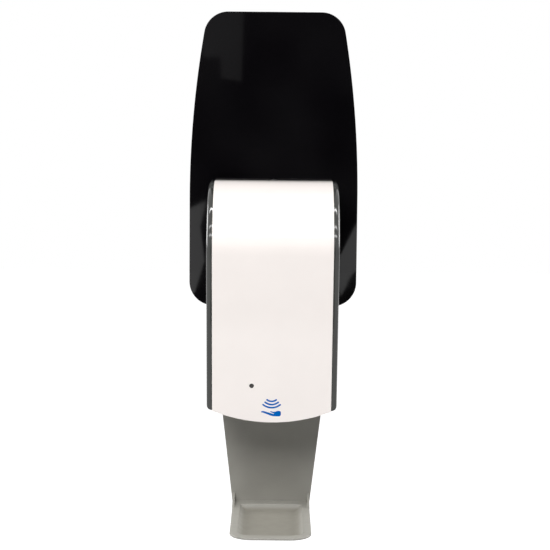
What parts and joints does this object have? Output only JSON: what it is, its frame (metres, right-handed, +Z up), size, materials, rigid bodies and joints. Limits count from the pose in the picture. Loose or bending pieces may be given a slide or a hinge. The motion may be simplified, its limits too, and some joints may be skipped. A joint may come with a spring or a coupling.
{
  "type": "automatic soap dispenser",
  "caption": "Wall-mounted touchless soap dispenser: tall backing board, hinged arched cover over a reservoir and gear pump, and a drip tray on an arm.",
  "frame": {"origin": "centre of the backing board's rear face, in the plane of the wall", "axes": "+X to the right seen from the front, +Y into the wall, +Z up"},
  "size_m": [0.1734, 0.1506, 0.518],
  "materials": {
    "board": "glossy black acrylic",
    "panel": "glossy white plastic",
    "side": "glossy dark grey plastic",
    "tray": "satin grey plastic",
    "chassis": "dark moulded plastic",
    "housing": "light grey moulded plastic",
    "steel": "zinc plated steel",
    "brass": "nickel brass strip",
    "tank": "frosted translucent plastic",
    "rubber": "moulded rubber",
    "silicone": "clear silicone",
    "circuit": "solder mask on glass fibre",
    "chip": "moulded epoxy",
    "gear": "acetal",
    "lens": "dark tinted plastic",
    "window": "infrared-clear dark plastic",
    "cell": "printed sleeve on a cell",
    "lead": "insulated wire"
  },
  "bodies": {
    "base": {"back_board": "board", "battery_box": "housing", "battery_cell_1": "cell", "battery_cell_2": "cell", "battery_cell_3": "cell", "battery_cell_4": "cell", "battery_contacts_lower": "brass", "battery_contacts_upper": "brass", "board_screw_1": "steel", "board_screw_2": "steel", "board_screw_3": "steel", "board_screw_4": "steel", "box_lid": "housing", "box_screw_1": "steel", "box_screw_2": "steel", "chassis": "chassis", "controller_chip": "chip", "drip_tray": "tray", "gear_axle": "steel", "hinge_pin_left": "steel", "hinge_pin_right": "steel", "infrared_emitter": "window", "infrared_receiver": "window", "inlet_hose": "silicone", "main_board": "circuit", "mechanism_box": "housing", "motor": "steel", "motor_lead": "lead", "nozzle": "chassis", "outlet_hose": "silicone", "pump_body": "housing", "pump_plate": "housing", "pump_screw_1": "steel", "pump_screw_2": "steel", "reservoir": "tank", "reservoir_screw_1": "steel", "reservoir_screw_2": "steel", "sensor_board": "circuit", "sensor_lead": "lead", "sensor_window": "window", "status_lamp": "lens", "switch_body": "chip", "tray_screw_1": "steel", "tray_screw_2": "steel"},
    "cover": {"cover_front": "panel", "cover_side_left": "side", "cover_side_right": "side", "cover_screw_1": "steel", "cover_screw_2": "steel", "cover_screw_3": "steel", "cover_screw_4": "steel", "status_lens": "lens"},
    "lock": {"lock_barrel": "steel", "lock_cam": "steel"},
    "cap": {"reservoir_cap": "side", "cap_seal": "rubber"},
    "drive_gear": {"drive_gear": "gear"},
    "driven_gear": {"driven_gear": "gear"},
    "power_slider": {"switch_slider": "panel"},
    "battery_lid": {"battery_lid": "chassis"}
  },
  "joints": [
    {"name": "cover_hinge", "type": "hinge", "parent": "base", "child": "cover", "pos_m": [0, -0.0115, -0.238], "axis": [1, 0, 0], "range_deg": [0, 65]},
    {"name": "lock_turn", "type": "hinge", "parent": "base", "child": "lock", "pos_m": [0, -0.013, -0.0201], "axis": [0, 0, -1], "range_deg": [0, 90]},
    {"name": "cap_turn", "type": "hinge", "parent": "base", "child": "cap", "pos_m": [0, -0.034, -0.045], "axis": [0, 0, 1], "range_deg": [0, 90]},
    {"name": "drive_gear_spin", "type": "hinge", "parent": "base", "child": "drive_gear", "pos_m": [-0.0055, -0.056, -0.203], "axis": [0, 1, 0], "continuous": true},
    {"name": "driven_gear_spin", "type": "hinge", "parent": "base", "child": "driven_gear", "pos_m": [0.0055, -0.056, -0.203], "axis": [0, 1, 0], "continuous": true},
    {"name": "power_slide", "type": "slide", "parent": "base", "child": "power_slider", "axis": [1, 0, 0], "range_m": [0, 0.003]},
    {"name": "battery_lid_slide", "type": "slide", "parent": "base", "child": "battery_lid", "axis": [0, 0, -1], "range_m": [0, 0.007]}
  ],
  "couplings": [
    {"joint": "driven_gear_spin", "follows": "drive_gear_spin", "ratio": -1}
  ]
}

--------------------------------------------------

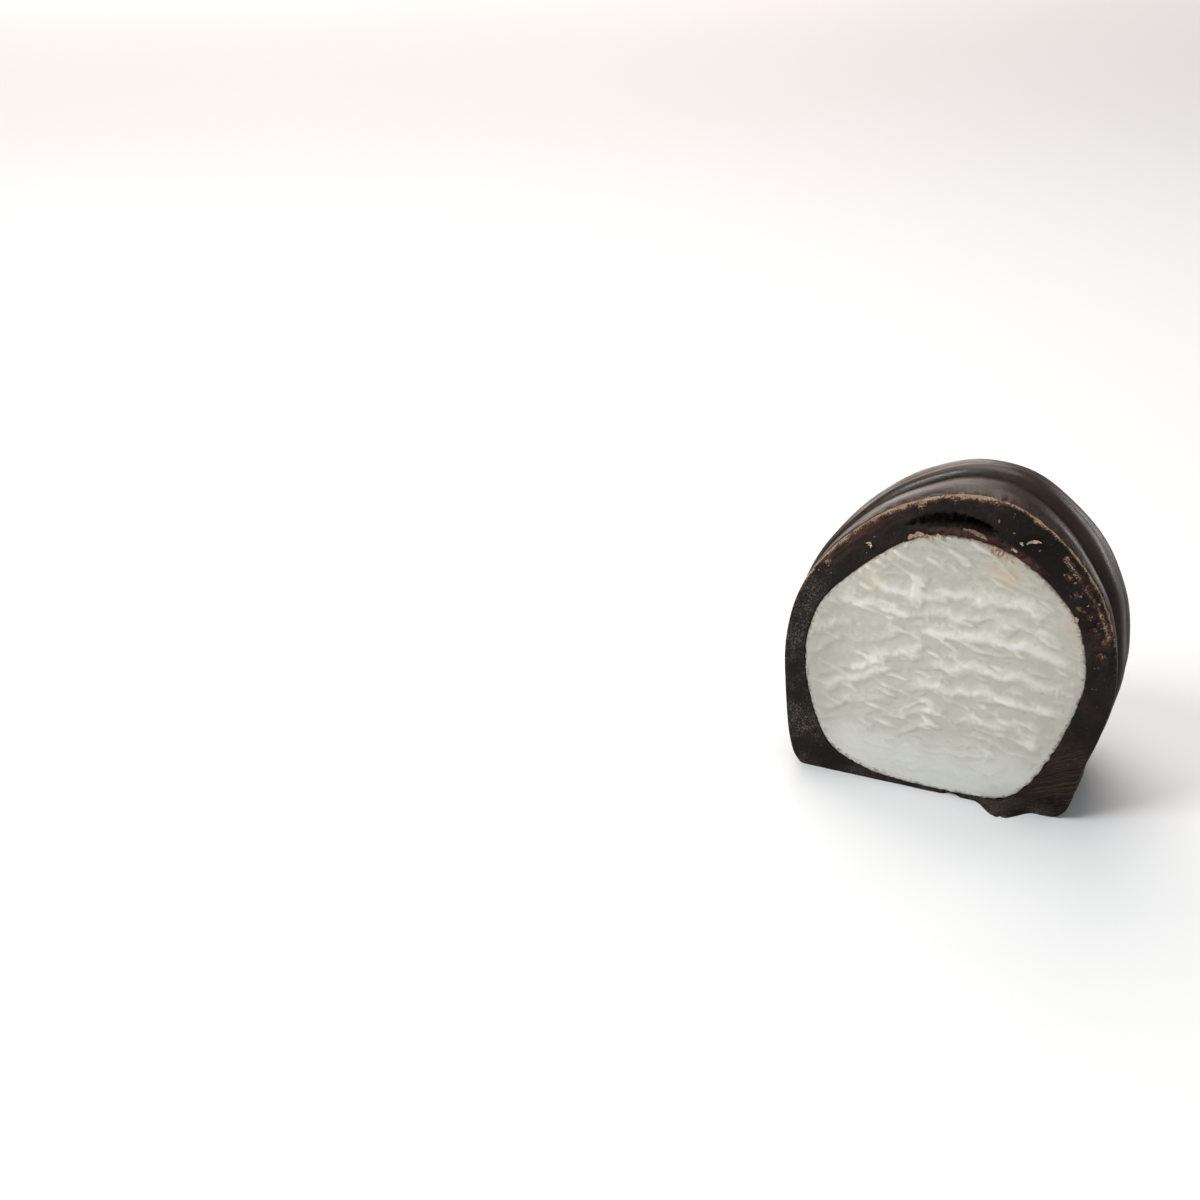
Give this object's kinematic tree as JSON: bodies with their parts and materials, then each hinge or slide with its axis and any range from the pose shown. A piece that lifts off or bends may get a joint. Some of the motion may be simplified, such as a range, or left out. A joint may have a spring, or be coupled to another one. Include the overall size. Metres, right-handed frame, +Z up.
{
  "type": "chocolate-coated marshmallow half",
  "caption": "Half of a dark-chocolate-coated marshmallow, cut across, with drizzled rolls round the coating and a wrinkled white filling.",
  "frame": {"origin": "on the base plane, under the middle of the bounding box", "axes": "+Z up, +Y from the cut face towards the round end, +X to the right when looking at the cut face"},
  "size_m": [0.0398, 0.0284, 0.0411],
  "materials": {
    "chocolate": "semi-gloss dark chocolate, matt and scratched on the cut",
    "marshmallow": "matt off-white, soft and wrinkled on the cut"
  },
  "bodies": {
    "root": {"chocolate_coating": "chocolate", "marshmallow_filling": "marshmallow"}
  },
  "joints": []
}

--------------------------------------------------

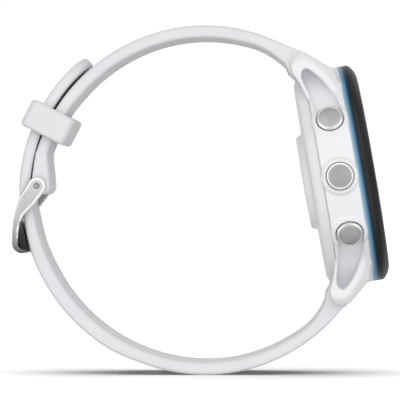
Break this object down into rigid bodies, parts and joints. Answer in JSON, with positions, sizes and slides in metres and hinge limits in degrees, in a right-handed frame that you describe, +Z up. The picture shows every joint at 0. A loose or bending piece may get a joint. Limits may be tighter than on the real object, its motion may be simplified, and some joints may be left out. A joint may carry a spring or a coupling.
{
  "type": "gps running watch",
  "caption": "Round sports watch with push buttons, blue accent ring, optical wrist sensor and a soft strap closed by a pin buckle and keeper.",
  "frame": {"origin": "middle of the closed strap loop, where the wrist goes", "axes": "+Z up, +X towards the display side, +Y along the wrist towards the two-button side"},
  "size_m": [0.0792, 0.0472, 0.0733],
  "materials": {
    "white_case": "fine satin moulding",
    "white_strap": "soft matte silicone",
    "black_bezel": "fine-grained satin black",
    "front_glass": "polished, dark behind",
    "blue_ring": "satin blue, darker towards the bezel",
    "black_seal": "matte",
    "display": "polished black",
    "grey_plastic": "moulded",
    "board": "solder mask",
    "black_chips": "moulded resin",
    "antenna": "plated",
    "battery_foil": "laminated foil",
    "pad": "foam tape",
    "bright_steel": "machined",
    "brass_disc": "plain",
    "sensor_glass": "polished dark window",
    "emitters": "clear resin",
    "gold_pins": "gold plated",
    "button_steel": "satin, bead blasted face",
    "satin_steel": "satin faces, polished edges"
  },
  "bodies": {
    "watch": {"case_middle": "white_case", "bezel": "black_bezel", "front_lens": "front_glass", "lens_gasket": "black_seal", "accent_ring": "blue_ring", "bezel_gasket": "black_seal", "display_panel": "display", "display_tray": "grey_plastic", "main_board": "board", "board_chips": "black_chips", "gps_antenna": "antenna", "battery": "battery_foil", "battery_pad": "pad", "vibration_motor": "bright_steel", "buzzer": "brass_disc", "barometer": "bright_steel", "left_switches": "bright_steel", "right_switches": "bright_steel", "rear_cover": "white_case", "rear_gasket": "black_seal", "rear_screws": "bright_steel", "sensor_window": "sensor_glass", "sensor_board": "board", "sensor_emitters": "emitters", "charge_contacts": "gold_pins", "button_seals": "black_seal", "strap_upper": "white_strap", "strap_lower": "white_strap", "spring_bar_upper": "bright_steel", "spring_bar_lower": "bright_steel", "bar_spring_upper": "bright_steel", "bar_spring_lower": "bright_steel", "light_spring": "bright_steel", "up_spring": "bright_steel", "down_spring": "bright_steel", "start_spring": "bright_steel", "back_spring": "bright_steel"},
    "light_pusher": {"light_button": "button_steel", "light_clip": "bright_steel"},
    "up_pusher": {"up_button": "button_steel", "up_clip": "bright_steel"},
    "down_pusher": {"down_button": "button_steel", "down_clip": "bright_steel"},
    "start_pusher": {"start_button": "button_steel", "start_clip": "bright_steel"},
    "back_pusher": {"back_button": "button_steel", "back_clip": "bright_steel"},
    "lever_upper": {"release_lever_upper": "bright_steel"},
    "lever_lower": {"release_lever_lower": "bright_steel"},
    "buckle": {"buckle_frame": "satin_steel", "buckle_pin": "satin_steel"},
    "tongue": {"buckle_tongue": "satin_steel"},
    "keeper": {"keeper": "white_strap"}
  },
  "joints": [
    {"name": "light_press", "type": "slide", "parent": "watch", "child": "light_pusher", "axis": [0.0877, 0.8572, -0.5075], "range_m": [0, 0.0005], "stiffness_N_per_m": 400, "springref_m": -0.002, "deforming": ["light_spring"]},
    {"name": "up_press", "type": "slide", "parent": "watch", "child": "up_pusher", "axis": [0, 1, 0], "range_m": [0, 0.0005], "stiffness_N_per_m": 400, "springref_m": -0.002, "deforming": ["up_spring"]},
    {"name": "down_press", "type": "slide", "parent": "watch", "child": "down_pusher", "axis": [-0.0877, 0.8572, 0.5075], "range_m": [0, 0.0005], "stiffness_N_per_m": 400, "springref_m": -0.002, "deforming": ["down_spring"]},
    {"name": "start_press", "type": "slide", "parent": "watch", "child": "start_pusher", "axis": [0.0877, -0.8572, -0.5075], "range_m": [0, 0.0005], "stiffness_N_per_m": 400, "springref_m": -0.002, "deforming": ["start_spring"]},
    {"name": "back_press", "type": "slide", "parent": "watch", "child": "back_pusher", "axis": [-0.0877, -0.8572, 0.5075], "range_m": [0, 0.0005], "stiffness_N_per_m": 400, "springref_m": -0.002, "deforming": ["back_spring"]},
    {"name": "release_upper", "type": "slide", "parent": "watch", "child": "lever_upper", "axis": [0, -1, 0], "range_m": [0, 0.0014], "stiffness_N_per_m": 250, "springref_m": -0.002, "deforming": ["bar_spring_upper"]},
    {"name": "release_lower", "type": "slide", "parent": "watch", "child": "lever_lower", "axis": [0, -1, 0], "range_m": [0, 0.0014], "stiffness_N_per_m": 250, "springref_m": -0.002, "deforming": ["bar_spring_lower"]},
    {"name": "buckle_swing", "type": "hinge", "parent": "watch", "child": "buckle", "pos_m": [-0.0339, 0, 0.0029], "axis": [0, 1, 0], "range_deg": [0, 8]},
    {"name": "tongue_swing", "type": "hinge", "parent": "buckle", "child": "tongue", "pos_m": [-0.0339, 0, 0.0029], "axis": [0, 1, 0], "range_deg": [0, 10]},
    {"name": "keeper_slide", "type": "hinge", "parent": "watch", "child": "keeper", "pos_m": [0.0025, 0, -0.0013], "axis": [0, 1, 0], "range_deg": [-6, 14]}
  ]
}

--------------------------------------------------

> [PROBLEM]:
In the entries above, how many lines hold the word "from"? State the number and nothing else.

> [TASK ANSWER]:
4